Which lines of the records contain "scene"? Collect every one of them.

**DATA SHOWN:**
******

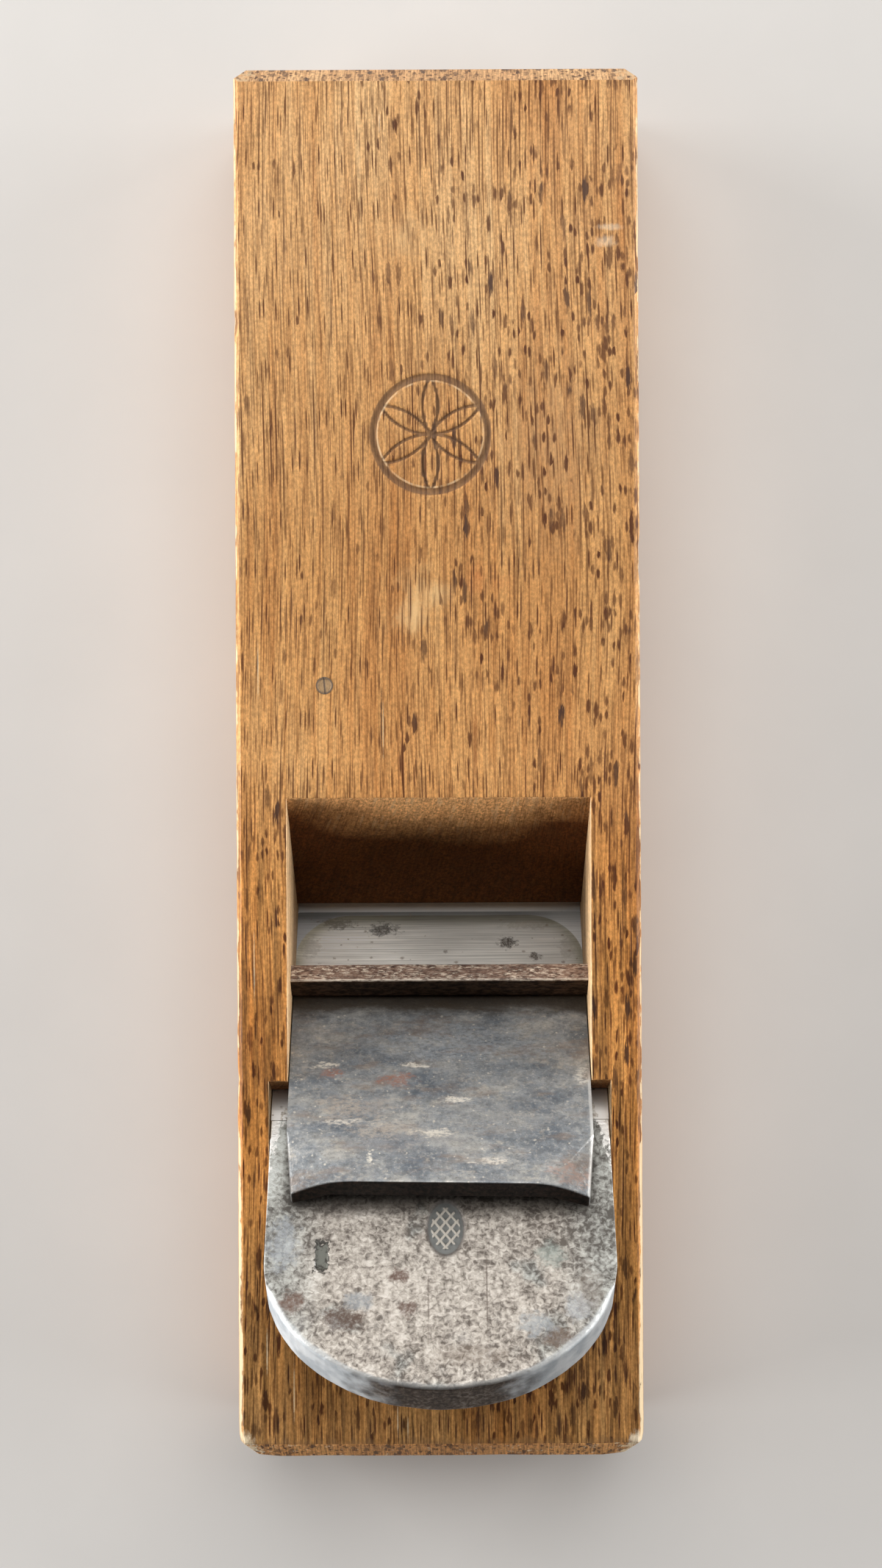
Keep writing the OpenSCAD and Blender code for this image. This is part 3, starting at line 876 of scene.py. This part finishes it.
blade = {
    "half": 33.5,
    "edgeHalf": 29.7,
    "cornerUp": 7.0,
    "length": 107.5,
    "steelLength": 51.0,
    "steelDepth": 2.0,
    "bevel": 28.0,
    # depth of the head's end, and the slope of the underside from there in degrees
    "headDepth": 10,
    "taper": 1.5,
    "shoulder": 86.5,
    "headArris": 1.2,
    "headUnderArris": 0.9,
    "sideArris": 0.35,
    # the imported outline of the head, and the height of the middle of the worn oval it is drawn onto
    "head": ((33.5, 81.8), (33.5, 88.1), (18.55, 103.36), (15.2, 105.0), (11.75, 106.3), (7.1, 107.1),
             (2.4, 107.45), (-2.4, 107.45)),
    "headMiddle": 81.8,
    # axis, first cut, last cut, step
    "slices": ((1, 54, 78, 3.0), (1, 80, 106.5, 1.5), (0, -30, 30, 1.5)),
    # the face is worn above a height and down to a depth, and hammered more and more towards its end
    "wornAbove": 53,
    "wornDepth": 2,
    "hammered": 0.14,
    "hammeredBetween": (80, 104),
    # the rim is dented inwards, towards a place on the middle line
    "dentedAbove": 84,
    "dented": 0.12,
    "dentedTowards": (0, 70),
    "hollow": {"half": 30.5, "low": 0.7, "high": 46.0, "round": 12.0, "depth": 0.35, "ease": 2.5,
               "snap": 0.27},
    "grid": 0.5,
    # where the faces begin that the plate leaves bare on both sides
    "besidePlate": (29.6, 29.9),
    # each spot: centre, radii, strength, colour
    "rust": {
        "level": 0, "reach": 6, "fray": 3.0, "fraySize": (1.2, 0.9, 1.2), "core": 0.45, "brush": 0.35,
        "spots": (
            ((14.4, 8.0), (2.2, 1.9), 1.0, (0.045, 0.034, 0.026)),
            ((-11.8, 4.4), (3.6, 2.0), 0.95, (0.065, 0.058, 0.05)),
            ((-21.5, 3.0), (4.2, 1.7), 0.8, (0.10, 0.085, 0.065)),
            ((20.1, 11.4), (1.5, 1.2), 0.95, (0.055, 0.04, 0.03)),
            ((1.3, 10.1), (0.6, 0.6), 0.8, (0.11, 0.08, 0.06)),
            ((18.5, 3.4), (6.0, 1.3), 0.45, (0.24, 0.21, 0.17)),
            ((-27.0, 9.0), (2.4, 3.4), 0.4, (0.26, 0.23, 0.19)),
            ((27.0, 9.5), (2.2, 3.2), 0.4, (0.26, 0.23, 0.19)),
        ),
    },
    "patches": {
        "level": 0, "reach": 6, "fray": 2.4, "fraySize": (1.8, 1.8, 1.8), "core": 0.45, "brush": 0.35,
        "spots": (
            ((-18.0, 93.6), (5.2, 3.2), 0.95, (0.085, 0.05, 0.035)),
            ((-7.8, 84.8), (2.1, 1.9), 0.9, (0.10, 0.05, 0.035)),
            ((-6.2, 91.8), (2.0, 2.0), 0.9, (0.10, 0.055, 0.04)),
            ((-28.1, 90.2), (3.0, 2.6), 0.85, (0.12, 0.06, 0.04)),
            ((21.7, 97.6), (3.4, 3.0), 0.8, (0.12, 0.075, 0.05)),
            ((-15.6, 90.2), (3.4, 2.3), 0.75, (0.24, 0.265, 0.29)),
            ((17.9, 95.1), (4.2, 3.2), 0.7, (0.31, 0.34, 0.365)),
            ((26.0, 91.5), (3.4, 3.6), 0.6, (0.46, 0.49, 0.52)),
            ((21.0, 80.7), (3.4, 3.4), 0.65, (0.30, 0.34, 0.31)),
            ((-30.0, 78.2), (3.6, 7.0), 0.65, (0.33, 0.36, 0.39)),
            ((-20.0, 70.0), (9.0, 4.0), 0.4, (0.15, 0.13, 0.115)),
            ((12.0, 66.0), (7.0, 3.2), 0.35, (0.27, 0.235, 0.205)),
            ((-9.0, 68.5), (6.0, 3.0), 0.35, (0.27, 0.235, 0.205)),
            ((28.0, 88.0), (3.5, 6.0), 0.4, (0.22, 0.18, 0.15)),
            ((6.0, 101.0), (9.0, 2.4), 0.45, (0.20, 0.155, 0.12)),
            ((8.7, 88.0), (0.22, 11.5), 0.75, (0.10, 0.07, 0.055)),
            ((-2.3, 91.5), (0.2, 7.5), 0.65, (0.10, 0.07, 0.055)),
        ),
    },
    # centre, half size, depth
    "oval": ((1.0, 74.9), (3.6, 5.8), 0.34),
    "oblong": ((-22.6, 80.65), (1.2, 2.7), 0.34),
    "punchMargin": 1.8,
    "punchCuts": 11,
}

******

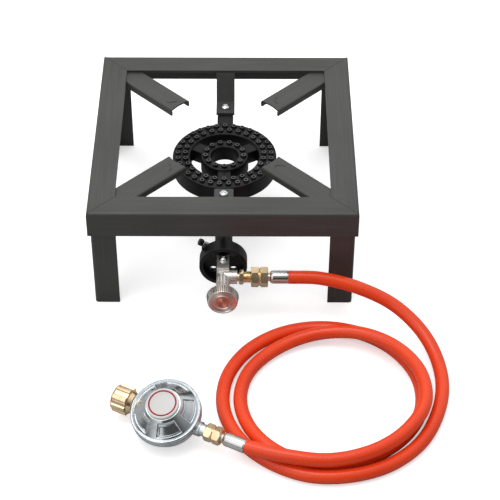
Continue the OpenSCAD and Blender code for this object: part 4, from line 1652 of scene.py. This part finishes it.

******

**THE OUTPUT:**
Keep writing the OpenSCAD and Blender code for this image. This is part 3, starting at line 876 of scene.py. This part finishes it.
Continue the OpenSCAD and Blender code for this object: part 4, from line 1652 of scene.py. This part finishes it.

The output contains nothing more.